7) Ads Hurt User Experience & Drown Out Your Calls To Action
We’ve all experienced a website where the ads made the site unusable. Particularly on mobile. Even if your ads are functional and classy, your users will find them annoying.
But it goes beyond annoyance. There should be essential calls to action on your website. When you start putting advertisements all over the place, you end up with as many calls to action as you have ads. This dilutes the effectiveness of your CTA’s and makes it hard to direct your traffic anywhere.
Your brand also likely has a color scheme. With ads, you lose control of that as well. When the ads don’t match the look & feel you’re going for there’s nothing you can do about it.

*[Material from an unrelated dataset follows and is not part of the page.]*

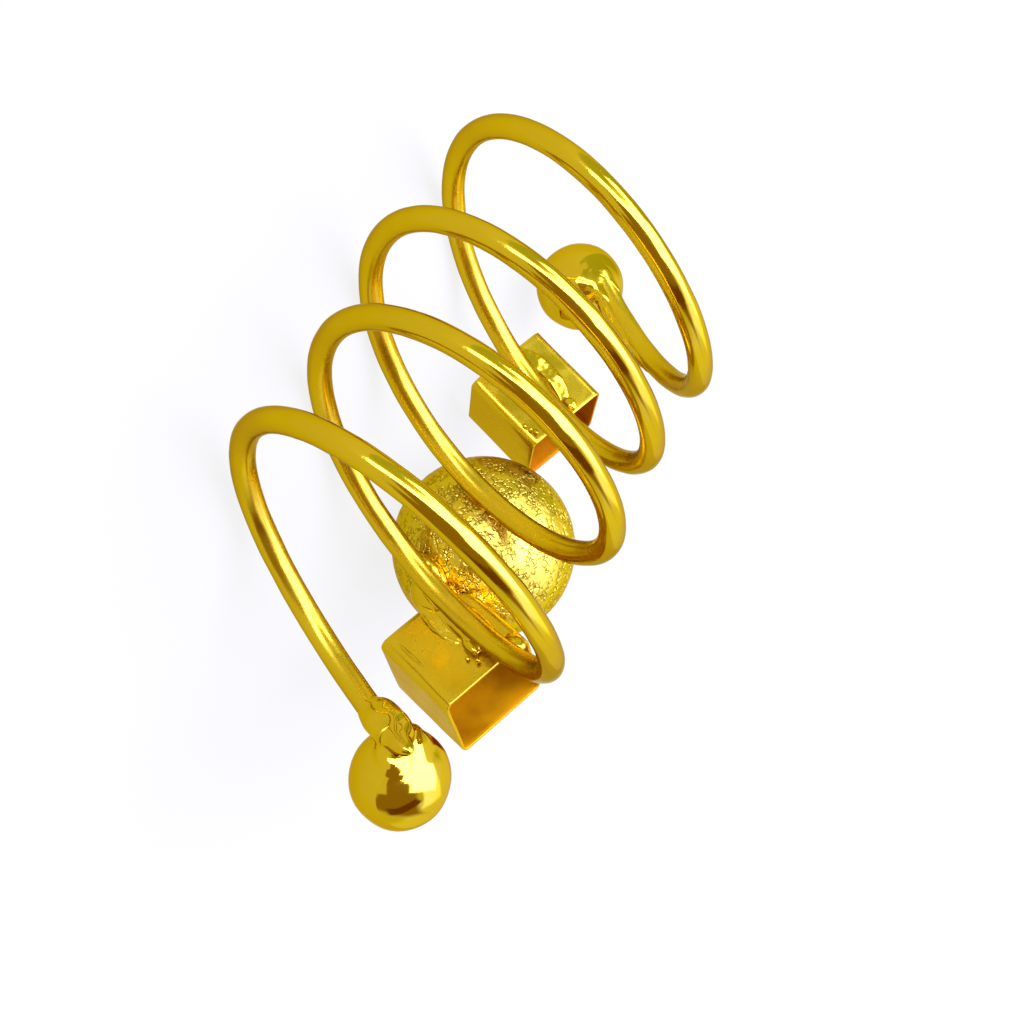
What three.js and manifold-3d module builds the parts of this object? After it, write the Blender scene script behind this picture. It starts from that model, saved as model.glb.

8) Ads Slow Down Your Website
Users bounce fast. According to Pingdom, after waiting 3 seconds for your page to load 11% of your traffic has already bounced. After just 5 seconds of waiting an astounding 38% of your users are gone.
Ads load a large number of images and scripts from all over the web, which will slow down your website. Will they take your site from 2 seconds of load time to 4? If they did, your 100,000 pageviews would instantly become 83,000 pageviews because 17% of your traffic just bounced.
Your results may vary, but remember to check your page load times when including ads on your website. If the time it takes to load your site takes a massive hit you may want to reconsider putting ads on your site.
9) GDPR Type Laws May Decrease Future Ad Rates
Should you be worried about the GDPR? It’s hard to say, I’m not a lawyer, and this isn’t legal advice.
That said, your advertisements have tracking cookies associated with them. To be GDPR compliant, you now need a cookie consent banner on your website that your users can opt out of. You’re also supposed to be able to delete the cookie should the user request you do so.
In the event that laws like this become our new international reality it will sting. Without tracking cookies advertisers won’t know who is warm traffic and who is cold. It would decrease the rate they’re willing to pay for your traffic significantly and permanently. $30 RPM’s from ads (which aren’t all that high to begin with), may be a thing of the past.